I have defined this function:
def RCP(row):
### This function is what we use to predict the total number of purchases our customers will make over the
### remainder of their lifetime as a customer. For each row in the dataframe, we iterate on the library's
### built-in `conditional_expected_number_of_purchases_to_time` increasing t until the incremental RCP is below a
### certain threshold.
init_pur = 0 # start the loop at this value
current_pur = 0 # the value of this variable updates after each loop
t = 1 # time
eps_tol=1e-6 # threshold for ending the loop
while True:
## here we calculate the incremental number of purchases between n and n-1, which gets added to the previous value of the variable
current_pur += (mbgf.conditional_expected_number_of_purchases_up_to_time(t, row['frequency'], row['recency'], row['T']) -
mbgf.conditional_expected_number_of_purchases_up_to_time((t-1), row['frequency'], row['recency'], row['T']))

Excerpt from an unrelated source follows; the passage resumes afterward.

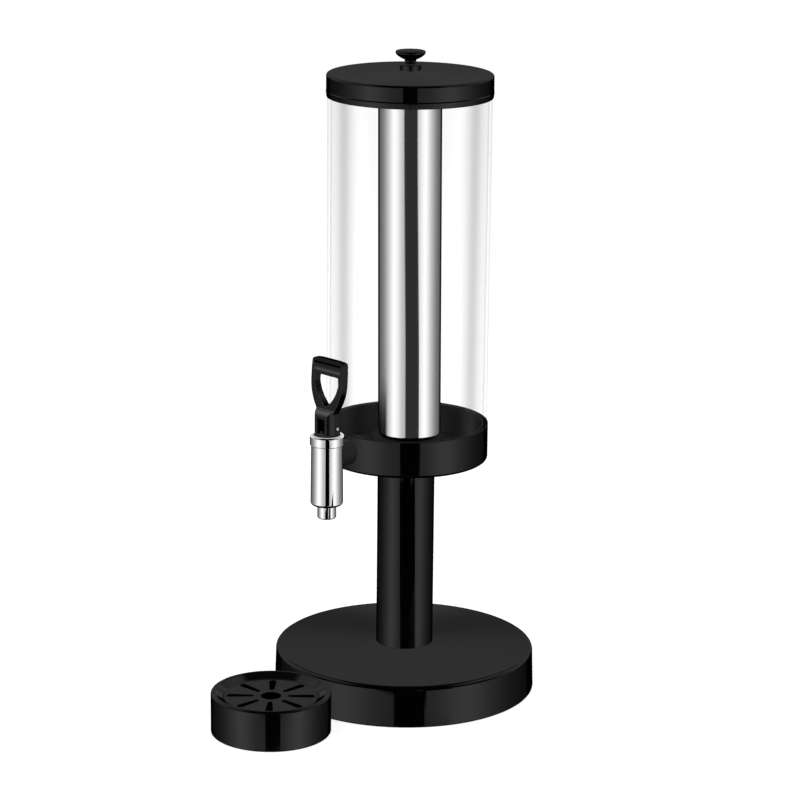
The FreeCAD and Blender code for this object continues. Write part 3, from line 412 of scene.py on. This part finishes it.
def bar(radius, length, middle, axis="Y", segments=64):
    # a bar along Y or Z: a cutter, or with six sides the blank of a nut
    bm = bmesh.new()
    bmesh.ops.create_cone(bm, cap_ends=True, segments=segments, radius1=radius, radius2=radius, depth=length)
    turn = {"Y": Matrix.Rotation(quarterTurn, 4, "X"), "Z": Matrix.Identity(4)}[axis]
    bmesh.ops.transform(bm, matrix=Matrix.Translation(middle) @ turn, verts=bm.verts[:])
    return meshObject("cutter", bm)


def turnedPiece(name, profile, body, slotName, material, nodes, place=(0, 0), steps=192, holes=()):
    piece = meshObject(name, turned(profile, steps, place))
    if holes:
        drill(piece, [bar(*hole) for hole in holes])
    smooth(piece)
    fit(piece, body, slotName, material, *nodes)
    return piece


# Turned pieces: base, column, collar, tank, tap, lid and ice tube

shankHeight = 0.243
shankHole = (0.0082, 0.06, (0, -0.085, shankHeight))  # radius, length, middle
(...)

# if the difference between the most recent loop and the prior loop is less than the threshold, stop the loop
if (current_pur - init_pur < eps_tol):
break
init_pur = current_pur #reset the starting loop value
t += 1 # increment the time period by 1
return current_pur
What I am trying to do is run this function on each row in my dataframe until the difference between the current value and the previous value is less than my threshold (defined here by eps_tol
), then move on to the next
It is working as expected, but the problem is that it is taking forever to run on dataframes of any meaningful size. I am currently working with a dataframe comprised of 40k rows and in some cases will have dataframes with more than 100k rows.
Can anyone recommend to me how I might be able to tweak this function - or re-write it - so that it runs faster?